Classed as a Premier Cru in 1855, it is made from grapes selected from the finest terroirs of the property. This wine is hand crafted at every stage of its elaboration and reveals remarkable finesse and complexity and a golden color reminiscent of the sun that made it possible. With age the bright gold evolves to a dark amber color. With an extensive life-span, it powerfully and harmoniously combines fruit and floral aromas with roasted and candied notes.
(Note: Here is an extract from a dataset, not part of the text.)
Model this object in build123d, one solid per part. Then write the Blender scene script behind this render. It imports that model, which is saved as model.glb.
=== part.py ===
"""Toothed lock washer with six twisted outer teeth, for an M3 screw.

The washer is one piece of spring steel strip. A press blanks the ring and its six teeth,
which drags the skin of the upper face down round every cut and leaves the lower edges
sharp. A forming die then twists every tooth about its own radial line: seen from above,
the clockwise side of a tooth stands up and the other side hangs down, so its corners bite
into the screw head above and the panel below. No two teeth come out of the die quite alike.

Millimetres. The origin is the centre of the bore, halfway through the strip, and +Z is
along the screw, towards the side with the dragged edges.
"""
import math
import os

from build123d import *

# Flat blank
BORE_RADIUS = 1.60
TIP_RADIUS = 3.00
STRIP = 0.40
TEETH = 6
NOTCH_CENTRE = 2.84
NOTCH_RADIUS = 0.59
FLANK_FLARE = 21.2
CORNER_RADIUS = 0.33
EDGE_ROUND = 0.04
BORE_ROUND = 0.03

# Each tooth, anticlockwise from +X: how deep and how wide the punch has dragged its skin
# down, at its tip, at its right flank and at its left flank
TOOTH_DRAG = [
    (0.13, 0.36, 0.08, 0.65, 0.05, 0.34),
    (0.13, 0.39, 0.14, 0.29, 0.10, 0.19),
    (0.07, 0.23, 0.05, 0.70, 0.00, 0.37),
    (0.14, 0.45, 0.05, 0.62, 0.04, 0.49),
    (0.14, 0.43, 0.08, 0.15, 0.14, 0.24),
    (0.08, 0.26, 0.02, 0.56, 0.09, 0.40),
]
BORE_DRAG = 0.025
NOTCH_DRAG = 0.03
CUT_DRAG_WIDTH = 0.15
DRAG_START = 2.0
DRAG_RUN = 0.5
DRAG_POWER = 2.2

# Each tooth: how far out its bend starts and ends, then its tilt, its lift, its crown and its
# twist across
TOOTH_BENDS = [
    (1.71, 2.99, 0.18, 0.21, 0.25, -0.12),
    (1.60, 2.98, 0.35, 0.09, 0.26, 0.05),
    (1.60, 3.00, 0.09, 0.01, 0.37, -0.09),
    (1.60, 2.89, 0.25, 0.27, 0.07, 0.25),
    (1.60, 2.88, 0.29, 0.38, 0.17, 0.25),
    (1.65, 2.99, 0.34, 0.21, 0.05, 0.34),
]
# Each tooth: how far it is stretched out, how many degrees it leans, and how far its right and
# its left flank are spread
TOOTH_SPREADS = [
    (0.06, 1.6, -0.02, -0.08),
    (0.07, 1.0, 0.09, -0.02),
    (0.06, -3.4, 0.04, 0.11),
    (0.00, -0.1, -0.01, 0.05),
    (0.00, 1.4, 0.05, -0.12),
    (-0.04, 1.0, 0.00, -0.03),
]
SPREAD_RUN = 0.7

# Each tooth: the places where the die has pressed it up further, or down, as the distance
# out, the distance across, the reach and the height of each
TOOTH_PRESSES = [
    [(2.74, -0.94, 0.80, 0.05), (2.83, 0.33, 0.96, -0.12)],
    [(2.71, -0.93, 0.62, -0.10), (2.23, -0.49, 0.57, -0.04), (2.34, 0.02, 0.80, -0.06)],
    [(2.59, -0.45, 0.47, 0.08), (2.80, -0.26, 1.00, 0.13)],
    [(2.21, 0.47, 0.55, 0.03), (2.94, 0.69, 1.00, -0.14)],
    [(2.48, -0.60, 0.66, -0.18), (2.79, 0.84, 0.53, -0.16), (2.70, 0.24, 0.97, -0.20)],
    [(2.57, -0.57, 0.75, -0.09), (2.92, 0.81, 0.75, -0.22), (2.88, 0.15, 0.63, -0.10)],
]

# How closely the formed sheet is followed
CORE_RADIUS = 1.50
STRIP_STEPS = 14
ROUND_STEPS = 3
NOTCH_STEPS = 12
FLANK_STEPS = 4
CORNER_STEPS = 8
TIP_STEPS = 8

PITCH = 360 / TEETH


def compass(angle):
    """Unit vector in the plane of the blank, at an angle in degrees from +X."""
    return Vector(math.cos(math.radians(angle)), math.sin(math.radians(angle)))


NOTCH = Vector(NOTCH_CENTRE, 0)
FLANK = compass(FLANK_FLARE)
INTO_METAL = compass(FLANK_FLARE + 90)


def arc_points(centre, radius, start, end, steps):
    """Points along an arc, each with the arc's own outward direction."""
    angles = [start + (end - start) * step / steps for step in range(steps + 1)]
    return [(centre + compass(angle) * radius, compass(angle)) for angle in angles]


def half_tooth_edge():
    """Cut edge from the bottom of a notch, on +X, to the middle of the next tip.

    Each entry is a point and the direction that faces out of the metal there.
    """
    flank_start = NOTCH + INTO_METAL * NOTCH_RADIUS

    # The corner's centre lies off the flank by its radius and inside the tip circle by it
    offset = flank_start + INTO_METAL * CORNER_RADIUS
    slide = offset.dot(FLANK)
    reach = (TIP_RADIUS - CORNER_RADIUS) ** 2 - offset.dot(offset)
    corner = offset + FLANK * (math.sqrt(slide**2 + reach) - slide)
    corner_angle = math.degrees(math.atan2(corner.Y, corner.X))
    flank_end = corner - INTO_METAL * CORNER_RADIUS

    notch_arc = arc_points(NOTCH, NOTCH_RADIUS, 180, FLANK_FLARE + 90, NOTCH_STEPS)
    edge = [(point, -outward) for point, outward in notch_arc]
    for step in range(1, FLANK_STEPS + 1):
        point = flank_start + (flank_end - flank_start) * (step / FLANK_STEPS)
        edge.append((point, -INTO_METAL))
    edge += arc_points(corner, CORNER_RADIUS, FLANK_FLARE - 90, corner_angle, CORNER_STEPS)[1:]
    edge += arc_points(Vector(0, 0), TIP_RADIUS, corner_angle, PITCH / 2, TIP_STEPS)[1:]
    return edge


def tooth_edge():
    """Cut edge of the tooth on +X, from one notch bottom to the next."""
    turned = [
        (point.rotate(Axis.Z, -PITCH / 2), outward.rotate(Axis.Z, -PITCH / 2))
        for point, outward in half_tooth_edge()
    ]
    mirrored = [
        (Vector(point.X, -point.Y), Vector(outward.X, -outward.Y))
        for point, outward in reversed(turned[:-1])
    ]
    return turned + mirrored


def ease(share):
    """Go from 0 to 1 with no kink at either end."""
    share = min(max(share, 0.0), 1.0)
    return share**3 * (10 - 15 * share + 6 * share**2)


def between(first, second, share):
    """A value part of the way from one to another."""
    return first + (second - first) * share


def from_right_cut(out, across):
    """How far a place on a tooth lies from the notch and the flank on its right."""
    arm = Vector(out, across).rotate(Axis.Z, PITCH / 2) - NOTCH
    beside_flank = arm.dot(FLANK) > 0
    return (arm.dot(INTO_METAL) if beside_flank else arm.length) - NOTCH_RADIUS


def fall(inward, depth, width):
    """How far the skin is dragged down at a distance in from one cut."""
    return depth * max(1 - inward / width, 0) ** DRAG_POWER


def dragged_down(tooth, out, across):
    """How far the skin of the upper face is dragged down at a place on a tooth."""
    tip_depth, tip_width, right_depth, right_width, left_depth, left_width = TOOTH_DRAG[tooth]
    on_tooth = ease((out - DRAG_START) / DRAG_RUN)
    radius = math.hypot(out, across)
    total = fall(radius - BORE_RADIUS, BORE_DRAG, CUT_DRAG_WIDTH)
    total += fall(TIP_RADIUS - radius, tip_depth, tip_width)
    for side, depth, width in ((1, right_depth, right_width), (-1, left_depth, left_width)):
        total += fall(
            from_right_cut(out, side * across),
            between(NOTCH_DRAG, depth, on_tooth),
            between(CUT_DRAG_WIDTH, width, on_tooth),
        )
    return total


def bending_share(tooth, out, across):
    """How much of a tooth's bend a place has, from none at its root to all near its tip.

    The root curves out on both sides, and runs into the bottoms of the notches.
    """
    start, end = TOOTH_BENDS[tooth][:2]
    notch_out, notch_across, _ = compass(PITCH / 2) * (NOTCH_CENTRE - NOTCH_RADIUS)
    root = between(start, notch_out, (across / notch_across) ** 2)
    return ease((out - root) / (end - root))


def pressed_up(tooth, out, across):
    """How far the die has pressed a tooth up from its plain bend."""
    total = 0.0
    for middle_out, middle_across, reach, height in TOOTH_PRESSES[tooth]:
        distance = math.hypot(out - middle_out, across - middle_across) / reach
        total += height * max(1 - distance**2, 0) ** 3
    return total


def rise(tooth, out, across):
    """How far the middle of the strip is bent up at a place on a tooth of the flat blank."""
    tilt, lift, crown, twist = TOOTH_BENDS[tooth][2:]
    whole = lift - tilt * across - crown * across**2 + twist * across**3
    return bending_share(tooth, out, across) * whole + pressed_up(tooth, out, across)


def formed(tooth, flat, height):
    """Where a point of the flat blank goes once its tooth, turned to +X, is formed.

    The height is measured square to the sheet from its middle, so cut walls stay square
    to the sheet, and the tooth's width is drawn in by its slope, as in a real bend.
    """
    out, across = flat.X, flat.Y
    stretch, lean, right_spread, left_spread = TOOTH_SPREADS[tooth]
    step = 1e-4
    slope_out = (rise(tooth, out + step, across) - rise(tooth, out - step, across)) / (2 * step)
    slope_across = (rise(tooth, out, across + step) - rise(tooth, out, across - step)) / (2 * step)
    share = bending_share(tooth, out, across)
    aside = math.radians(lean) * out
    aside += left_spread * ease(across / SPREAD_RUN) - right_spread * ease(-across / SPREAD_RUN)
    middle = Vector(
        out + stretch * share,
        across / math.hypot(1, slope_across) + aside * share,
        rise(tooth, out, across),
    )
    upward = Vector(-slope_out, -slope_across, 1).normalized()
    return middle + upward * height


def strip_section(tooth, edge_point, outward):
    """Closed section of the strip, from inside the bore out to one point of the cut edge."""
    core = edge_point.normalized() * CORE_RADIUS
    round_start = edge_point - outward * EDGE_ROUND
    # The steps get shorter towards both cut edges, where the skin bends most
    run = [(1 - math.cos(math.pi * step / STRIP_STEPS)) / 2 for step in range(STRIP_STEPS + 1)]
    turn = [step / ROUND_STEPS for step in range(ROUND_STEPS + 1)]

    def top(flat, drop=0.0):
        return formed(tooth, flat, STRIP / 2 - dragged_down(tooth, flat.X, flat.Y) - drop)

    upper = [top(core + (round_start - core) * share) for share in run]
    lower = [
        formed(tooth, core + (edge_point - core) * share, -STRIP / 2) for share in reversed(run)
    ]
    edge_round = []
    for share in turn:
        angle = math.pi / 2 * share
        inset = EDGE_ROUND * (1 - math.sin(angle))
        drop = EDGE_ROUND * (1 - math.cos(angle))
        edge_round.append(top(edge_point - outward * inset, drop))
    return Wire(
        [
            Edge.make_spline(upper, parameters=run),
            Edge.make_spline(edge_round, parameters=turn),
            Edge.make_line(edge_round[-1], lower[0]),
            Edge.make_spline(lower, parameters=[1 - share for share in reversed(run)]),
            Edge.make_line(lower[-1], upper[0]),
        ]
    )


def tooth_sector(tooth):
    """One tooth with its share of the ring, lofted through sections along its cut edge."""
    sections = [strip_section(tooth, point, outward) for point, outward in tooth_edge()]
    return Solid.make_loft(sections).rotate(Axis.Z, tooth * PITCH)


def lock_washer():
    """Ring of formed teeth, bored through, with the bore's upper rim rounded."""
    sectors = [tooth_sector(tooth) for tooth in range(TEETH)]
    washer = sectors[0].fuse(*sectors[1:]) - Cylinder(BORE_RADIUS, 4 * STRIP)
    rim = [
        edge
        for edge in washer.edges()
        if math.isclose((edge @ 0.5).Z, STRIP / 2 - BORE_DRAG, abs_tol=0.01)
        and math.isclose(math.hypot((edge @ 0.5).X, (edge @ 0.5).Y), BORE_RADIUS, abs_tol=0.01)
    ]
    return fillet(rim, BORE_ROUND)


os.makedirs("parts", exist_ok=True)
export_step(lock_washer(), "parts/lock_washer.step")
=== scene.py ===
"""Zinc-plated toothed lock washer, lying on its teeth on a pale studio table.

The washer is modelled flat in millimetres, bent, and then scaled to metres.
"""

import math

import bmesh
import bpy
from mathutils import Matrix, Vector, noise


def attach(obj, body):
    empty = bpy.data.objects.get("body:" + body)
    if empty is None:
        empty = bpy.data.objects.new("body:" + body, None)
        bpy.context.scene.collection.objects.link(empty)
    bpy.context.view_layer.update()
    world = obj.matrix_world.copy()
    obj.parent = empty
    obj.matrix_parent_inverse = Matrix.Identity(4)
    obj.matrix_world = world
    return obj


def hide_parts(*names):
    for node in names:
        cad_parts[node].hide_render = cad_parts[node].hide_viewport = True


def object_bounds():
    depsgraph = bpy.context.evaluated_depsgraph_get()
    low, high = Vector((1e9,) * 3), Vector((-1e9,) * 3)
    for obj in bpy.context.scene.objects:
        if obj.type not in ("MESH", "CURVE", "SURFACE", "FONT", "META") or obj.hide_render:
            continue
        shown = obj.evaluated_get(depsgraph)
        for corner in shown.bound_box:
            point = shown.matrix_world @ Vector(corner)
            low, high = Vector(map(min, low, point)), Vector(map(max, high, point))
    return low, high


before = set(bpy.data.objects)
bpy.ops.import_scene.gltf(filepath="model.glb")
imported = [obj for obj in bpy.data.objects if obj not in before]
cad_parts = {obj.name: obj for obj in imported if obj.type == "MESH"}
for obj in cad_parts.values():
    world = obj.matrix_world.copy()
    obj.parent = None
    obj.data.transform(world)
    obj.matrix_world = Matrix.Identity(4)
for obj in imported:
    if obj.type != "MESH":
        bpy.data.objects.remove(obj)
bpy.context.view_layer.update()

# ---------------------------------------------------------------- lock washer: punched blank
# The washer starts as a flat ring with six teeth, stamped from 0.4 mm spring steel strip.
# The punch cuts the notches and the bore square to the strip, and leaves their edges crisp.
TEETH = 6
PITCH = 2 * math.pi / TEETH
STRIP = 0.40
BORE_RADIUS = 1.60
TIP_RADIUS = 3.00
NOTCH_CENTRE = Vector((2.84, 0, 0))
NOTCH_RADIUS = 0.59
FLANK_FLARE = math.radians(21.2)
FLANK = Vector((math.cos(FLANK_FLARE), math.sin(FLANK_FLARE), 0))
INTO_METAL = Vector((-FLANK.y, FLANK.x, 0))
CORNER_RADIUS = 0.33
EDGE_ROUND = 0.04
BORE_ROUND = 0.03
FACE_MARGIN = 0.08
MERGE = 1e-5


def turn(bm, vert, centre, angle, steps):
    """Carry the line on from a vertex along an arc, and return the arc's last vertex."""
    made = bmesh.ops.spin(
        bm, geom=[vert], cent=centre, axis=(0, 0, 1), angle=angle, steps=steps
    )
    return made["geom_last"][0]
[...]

Its superlative elegance comes from a match of total opposites: a voluptuous texture, mineral freshness and the heat of spices. Chateau Suduiraut is designed for all those who enjoy sensory and emotional experiences that are both rich and full of surprises and leave a lasting memory.
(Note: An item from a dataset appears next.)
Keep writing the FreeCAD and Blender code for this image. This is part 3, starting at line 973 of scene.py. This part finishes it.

Blend: 95% Smillon and 5% Sauvignon Blanc

Professional Ratings

  • 97
    The Château Suduiraut 2014 may well be one of the best Sauternes of the vintage. This year, it is a blend of 95% Sémillon and 5% Sauvignon Blanc with a healthy 145 grams per liter residual sugar and 4.5 grams per liter total acidity. It needed some coaxing on the nose so I afforded the sample five minutes of rigorous swirling. It was worth the effort as it reveals intense clear honey and mineral scents that possess exquisite definition, one of those aromatics that stop you in your tracks. The palate is clean and fresh with vibrant acidity, great depth and power as it fans out in glorious fashion on the bravura finish. The phrase “It will knock your socks off” comes to mind, so wear a couple of pairs. Range: 95-97
  • 96
    Intense and ripe, this is a superb wine from a top Sauternes estate. It has all the expected elements, including concentrated botrytis and honeyed flavors. Seville orange and lemon notes provide contrast, as does its acidity, which is just as intense as the honey character. It will age well, so drink from 2025.
  • 94
    Marmalade botrytis and smoke mix with ripe peach and honeyed pineapple. Complex and rich, with mouthcoating flavours of ripe peach, mango, honeycomb and tapioca. A rare unctuous quality for Suduiraut in 2014.
  • 94
    Candied citrus and pineapple drizzled with acacia honey is how this smells and tastes, and the wine is rich and creamy with excellent concentration. Powerful and flavorful finish. Drink or hold.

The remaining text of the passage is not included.